**Problem to work on**
Reproduce, word for word, every line from the first one down to the line containing "---- Driving dimensions", and nothing else.

**Given data**
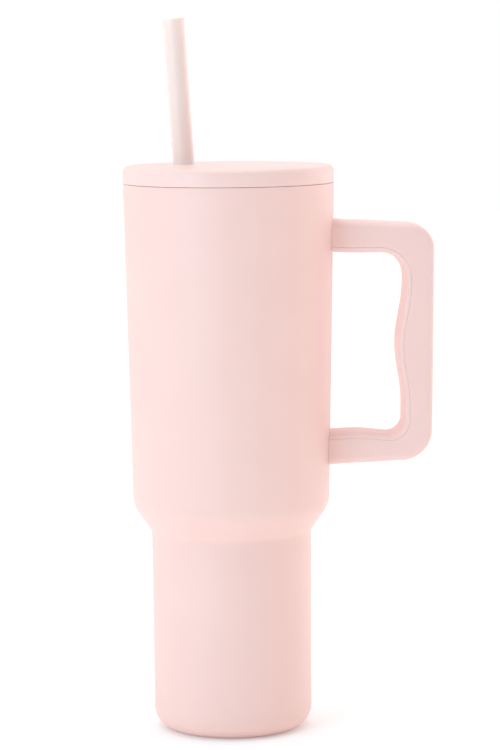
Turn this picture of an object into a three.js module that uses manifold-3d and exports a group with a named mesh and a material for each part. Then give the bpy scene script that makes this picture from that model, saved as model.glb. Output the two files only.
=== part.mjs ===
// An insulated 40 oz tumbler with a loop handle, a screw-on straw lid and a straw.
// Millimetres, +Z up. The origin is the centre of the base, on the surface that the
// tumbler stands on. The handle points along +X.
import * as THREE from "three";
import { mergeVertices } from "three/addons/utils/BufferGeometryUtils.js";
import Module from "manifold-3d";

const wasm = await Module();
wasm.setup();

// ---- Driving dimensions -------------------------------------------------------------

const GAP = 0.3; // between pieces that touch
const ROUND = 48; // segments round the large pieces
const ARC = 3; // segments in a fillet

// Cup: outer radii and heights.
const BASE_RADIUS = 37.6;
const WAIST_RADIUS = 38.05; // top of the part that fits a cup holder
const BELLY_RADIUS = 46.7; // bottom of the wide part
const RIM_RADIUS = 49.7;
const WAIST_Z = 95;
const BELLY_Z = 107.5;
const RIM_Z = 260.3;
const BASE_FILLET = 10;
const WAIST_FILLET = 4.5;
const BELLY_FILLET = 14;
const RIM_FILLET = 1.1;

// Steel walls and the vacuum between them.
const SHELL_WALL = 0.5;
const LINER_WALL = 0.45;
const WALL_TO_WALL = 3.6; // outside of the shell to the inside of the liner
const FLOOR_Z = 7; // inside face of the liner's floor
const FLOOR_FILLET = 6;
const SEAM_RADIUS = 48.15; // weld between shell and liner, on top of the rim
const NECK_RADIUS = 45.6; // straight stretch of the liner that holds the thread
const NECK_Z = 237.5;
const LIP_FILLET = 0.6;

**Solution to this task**
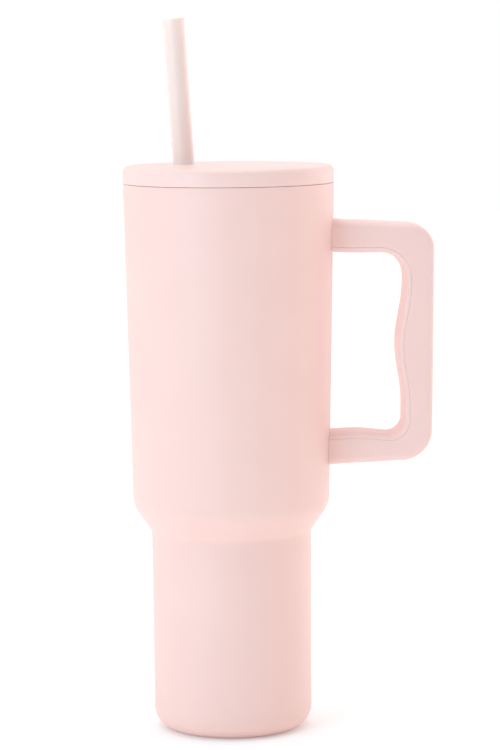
Turn this picture of an object into a three.js module that uses manifold-3d and exports a group with a named mesh and a material for each part. Then give the bpy scene script that makes this picture from that model, saved as model.glb. Output the two files only.
=== part.mjs ===
// An insulated 40 oz tumbler with a loop handle, a screw-on straw lid and a straw.
// Millimetres, +Z up. The origin is the centre of the base, on the surface that the
// tumbler stands on. The handle points along +X.
import * as THREE from "three";
import { mergeVertices } from "three/addons/utils/BufferGeometryUtils.js";
import Module from "manifold-3d";

const wasm = await Module();
wasm.setup();

// ---- Driving dimensions -------------------------------------------------------------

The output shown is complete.